Premarket Update: The S&P 500 futures have dipped below the 6,000-point mark, cooling off after a significant rally driven by Donald Trump’s presidential election victory and a recent interest rate cut by the Federal Reserve.

On Thursday, the S&P 500 futures surpassed the 6,000 milestone for the first time, buoyed by expectations of a more business-friendly regulatory environment under Trump’s administration and the Fed’s 25 basis point rate cut. However, the momentum has slowed as traders digest the implications of Trump’s proposed fiscal policies, which include expansive spending plans and potential tariff hikes.
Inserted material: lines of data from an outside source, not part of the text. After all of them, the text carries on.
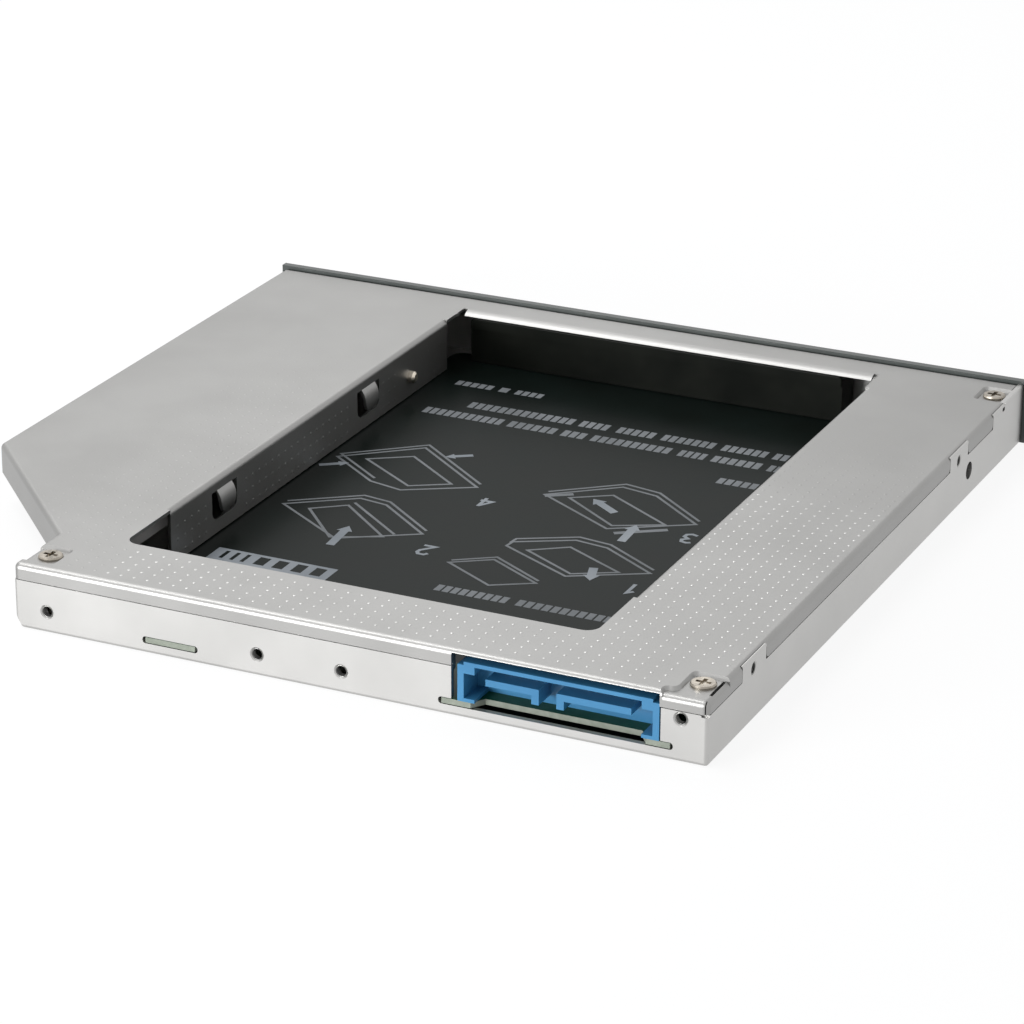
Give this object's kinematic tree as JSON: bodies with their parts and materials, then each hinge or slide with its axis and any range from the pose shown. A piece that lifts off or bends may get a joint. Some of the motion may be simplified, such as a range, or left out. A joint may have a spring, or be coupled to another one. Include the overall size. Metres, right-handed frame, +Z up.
{
  "type": "laptop drive caddy",
  "caption": "Slim aluminium caddy that carries a 2.5 inch drive in a laptop's optical bay, with a blue rear plug, a sliding retainer bar and a dark bezel.",
  "frame": {"origin": "under the middle of the whole caddy, on the plane it rests on", "axes": "+X towards the wing, +Y towards the rear connectors, +Z up, with the bezel at -Y"},
  "size_m": [0.1292, 0.1286, 0.0099],
  "materials": {
    "satin_aluminium": "satin",
    "black_film": "satin",
    "black_plastic": "matte",
    "blue_plastic": "satin",
    "green_board": "satin",
    "plated_steel": "satin",
    "gold_contact": "polished",
    "ceramic": "matte",
    "resistor_black": "matte"
  },
  "bodies": {
    "caddy": {"bottom_tray": "satin_aluminium", "top_cover": "satin_aluminium", "floor_film": "black_film", "front_bezel": "black_plastic", "adapter_board": "green_board", "board_standoffs": "plated_steel", "board_screws": "plated_steel", "board_capacitors": "ceramic", "board_resistors": "resistor_black", "host_plug": "blue_plastic", "host_signal_contacts": "gold_contact", "host_power_contacts": "gold_contact", "drive_socket": "black_plastic", "drive_signal_contacts": "gold_contact", "drive_power_contacts": "gold_contact", "cover_screws": "plated_steel", "cover_standoffs": "plated_steel", "locating_pin": "plated_steel"},
    "retainer": {"drive_retainer": "black_plastic"}
  },
  "joints": [
    {"name": "retainer_slide", "type": "slide", "parent": "caddy", "child": "retainer", "axis": [0, 1, 0], "range_m": [0, 0.0084]}
  ]
}
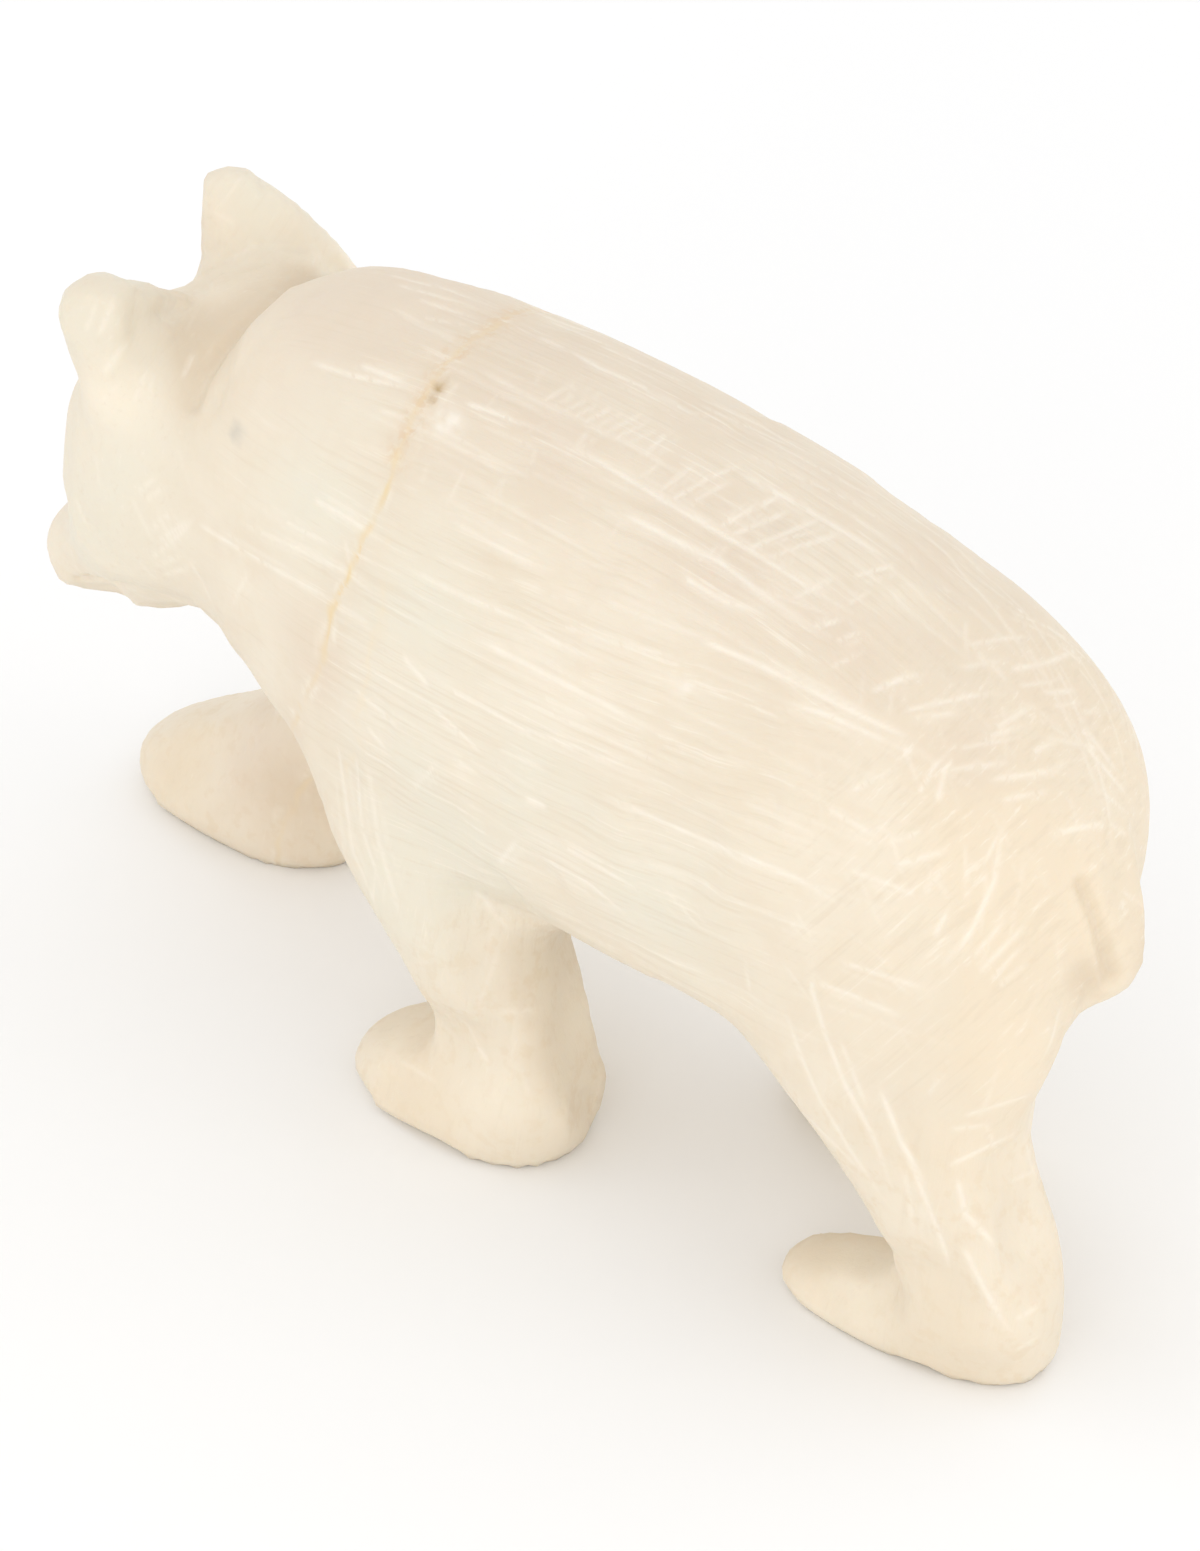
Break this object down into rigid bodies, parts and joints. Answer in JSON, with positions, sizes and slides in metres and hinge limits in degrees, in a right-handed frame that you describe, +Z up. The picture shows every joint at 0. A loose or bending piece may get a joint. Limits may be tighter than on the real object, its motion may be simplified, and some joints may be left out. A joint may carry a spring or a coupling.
{
  "type": "carved stone bear figure",
  "caption": "Small walking bear carved from one piece of pale soapstone, head lowered, ears up, standing on flat soles.",
  "frame": {"origin": "on the ground plane, under the middle of the bear's length and width", "axes": "+Z up, the bear faces -Y, its left side is +X"},
  "size_m": [0.036, 0.1064, 0.0624],
  "materials": {
    "soapstone": "filed, unpolished"
  },
  "bodies": {
    "root": {"bear": "soapstone"}
  },
  "joints": []
}
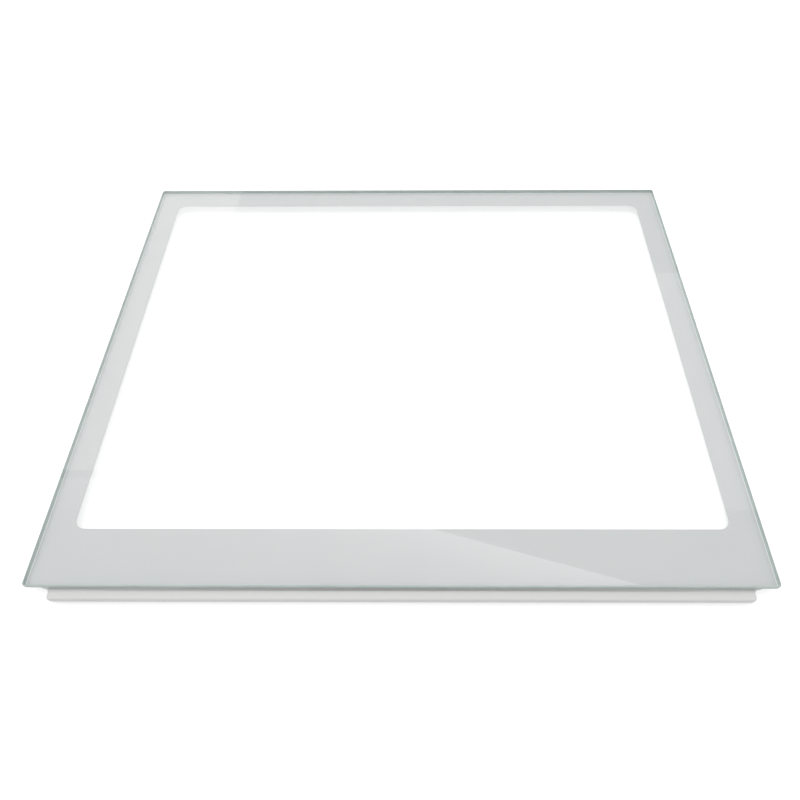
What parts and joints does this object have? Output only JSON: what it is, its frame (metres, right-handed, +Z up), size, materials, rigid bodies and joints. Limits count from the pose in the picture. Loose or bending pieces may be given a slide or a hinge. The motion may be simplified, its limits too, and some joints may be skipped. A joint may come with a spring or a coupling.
{
  "type": "refrigerator shelf",
  "caption": "Flat glass refrigerator shelf with a white border printed round a clear window and a slim white moulded front trim with a rounded nose.",
  "frame": {"origin": "centre of the footprint, on the plane that the front trim stands on", "axes": "+X to the right along the front edge, +Y from the front edge to the rear edge, +Z up through the glass"},
  "size_m": [0.53, 0.438, 0.013],
  "materials": {
    "clear_glass": "clear tempered float glass with ground edges",
    "white_print": "white fired print seen through the glass",
    "grey_tape": "matt closed-cell foam tape",
    "white_moulding": "smooth white moulded plastic, satin gloss"
  },
  "bodies": {
    "root": {"glass_panel": "clear_glass", "printed_border": "white_print", "bonding_tape": "grey_tape", "front_trim": "white_moulding"}
  },
  "joints": []
}
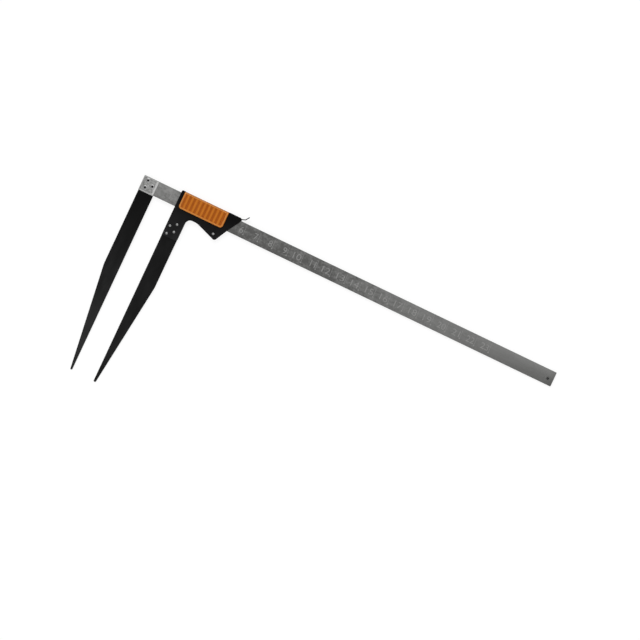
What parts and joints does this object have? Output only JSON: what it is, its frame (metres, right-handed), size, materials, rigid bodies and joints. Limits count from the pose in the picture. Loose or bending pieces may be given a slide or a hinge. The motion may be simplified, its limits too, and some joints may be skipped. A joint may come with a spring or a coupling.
{
  "type": "log caliper",
  "caption": "Log caliper: flat steel beam with an inch scale, a black fixed jaw at its head and a black sliding jaw on a folded housing with a ribbed orange grip.",
  "frame": {"origin": "zero corner of the scale: where the fixed jaw's measuring face meets the beam's lower edge, at the middle of the thickness", "axes": "+X along the beam away from the fixed jaw, +Y across the beam away from the jaws, +Z out of the face that carries the scale"},
  "size_m": [0.725, 0.3397, 0.0144],
  "materials": {
    "beam_steel": "satin rolled steel with a printed inch scale",
    "jaw_paint": "satin black enamel",
    "housing_paint": "satin black enamel",
    "head_steel": "bright brushed cover plates",
    "screw_steel": "bright machine screws with dark sockets",
    "pin_steel": "dark spring steel",
    "rivet_steel": "bright domed rivets",
    "spring_steel": "dull spring steel",
    "grip_plastic": "moulded orange plastic"
  },
  "bodies": {
    "beam": {"beam": "beam_steel", "fixed_jaw": "jaw_paint", "head_plate_front": "head_steel", "head_plate_back": "head_steel", "head_screw_1": "screw_steel", "head_screw_2": "screw_steel", "head_screw_3": "screw_steel", "stop_pin": "pin_steel"},
    "slider": {"slider_housing": "housing_paint", "sliding_jaw": "jaw_paint", "jaw_rivet_1": "rivet_steel", "jaw_rivet_2": "rivet_steel", "jaw_rivet_3": "rivet_steel", "jaw_rivet_4": "rivet_steel", "corner_rivet": "rivet_steel", "leaf_spring": "spring_steel", "grip": "grip_plastic"}
  },
  "joints": [
    {"name": "slider_slide", "type": "slide", "parent": "beam", "child": "slider", "axis": [1, 0, 0], "range_m": [-0.03848, 0.5531]}
  ]
}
Despite the slight pullback, the overall market sentiment remains positive. The Dow and S&P 500 are on track for their best week in nearly a year, while the Nasdaq is set for its best performance in two months. Investors are also keeping an eye on upcoming economic data, including the University of Michigan’s preliminary consumer sentiment survey for November and a speech by Federal Reserve Board Governor Michelle Bowman.

Michael Brown, a senior research strategist at Pepperstone, noted that strong earnings and economic growth, coupled with the Fed’s supportive stance, are expected to continue driving the market higher in the medium term. However, the path forward may be complicated by inflationary pressures stemming from Trump’s fiscal policies.

As the market adjusts to the new political landscape, traders have trimmed expectations for further rate cuts next year, leading to a rise in bond yields. The immediate impact on Wall Street has been relatively muted, with all three major indexes closing around record highs on Thursday.